1項各号には、受益者にとって、公租公課など信託財産から支払うべき義務的な費用と旅行費など権利的な費用に分けることができる。

2項は、信託法48条3項の但し書を利用している。受託者は、受益者に対して算定根拠を通知することは不要だが、前払・事後償還を受ける額を通知する必要がある。

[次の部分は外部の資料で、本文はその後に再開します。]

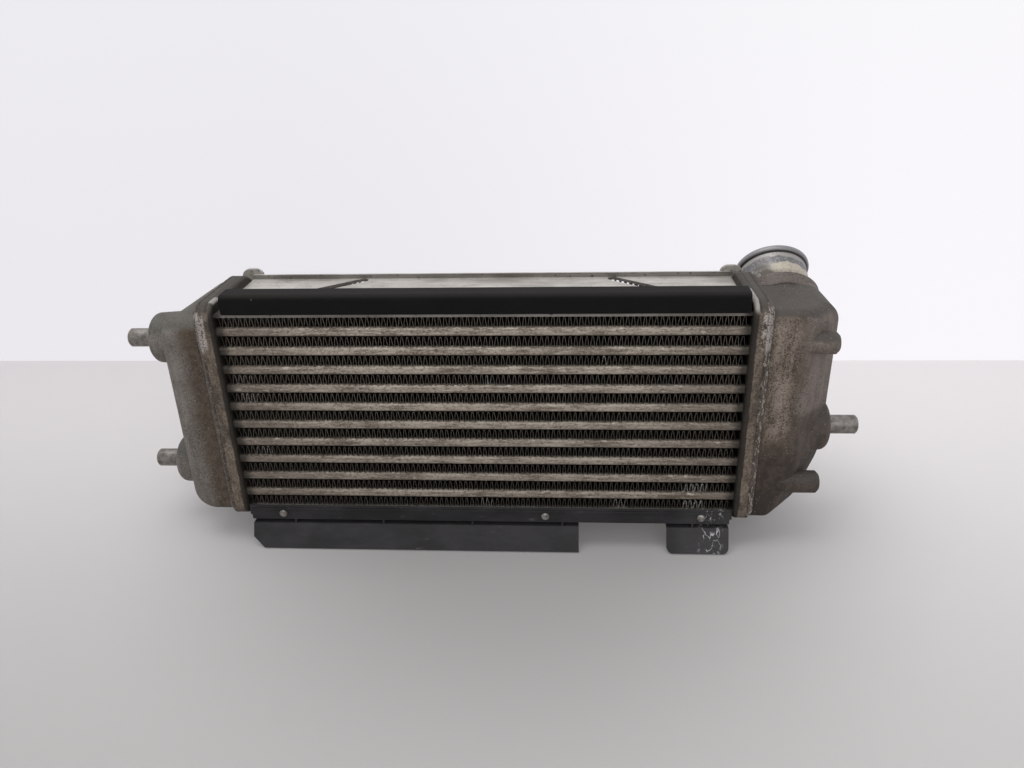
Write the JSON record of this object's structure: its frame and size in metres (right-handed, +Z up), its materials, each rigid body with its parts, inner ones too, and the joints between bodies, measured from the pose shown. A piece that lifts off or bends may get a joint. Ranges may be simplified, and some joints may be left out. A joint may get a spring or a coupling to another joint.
{
  "type": "intercooler",
  "caption": "Bar-and-fin charge-air cooler with two cast end tanks, a hose pipe on each, three locating pins, a foam seal and a plastic air deflector.",
  "frame": {"origin": "centre of the whole part's footprint, on the floor it stands on", "axes": "+X to the right along the core as seen from the front, +Y to the back, away from the side with the air deflector, +Z up"},
  "size_m": [0.5634, 0.1868, 0.2151],
  "materials": {
    "cast_tank": "rough",
    "header_sheet": "satin",
    "side_plate": "rough",
    "tube_metal": "satin",
    "fin_metal": "rough",
    "foam": "matte",
    "deflector_plastic": "matte",
    "rivet_metal": "satin",
    "pin_steel": "satin",
    "pipe_metal": "satin"
  },
  "bodies": {
    "root": {"left_tank": "cast_tank", "right_tank": "cast_tank", "left_header": "header_sheet", "right_header": "header_sheet", "top_side_plate": "side_plate", "bottom_side_plate": "side_plate", "foam_seal": "foam", "air_deflector": "deflector_plastic", "rivet_left": "rivet_metal", "rivet_middle": "rivet_metal", "rivet_right": "rivet_metal", "left_upper_pin": "pin_steel", "left_lower_pin": "pin_steel", "right_pin": "pin_steel", "outlet_pipe": "pipe_metal", "inlet_pipe": "pipe_metal", "tube_01": "tube_metal", "tube_02": "tube_metal", "tube_03": "tube_metal", "tube_04": "tube_metal", "tube_05": "tube_metal", "tube_06": "tube_metal", "tube_07": "tube_metal", "tube_08": "tube_metal", "tube_09": "tube_metal", "tube_10": "tube_metal", "turbulator_01": "fin_metal", "turbulator_02": "fin_metal", "turbulator_03": "fin_metal", "turbulator_04": "fin_metal", "turbulator_05": "fin_metal", "turbulator_06": "fin_metal", "turbulator_07": "fin_metal", "turbulator_08": "fin_metal", "turbulator_09": "fin_metal", "turbulator_10": "fin_metal", "fin_01": "fin_metal", "fin_02": "fin_metal", "fin_03": "fin_metal", "fin_04": "fin_metal", "fin_05": "fin_metal", "fin_06": "fin_metal", "fin_07": "fin_metal", "fin_08": "fin_metal", "fin_09": "fin_metal", "fin_10": "fin_metal", "fin_11": "fin_metal"}
  },
  "joints": []
}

2     備考 信託目録におけるその他の信託の条項欄の利用方法について

不動産信託登記における信託目録には、その他の信託の条項という欄がある(不動産登記法97条1項11号)。この欄の利用方法について1つの方法を考える。受託者が法人である場合(個人の場合はその親族)、法人の構成員全員の住所氏名と、不動産を売却するには全員の署名および実印がある承諾書(3か月以内の印鑑証明書添付)が必要なことを信託目録に記録する。このような記録を信託目録にしておくと、要件が揃わなければ信託不動産を売買により所有権移転及び信託の抹消の登記申請することは出来ない。法人が受託者の場合の代表者または個人が受託者の場合でも、勝手に信託不動産を売却されてしまう可能性があり、実際に信託で何か出来ないか相談を受ける。受託者に訴訟等を提起することになるが、親族内での紛争を予防するという目的で、このような利用方法もあると考える。信託監督人の承諾を要する、受益者の同意を要するなどと定めることも考えられる(原則として信託財産の管理方法に記録される)が、その場合でも印鑑証明書の添付や、信託監督人の住所氏名などを記録することは検討することが出来ると考える。


[1] 信託法48条。

[2] 信託法21条1項9号。

[3]法務省法制審議会民法(相続関係)部会「民法(相続関係)等の改正に関する要綱案(案)」では、葬儀費用その他の必要生計費の仮払い制度等の創設が記載されている。

[4] 信託法53条1項1号。

[5] 信託法48条2項、3項但し書き。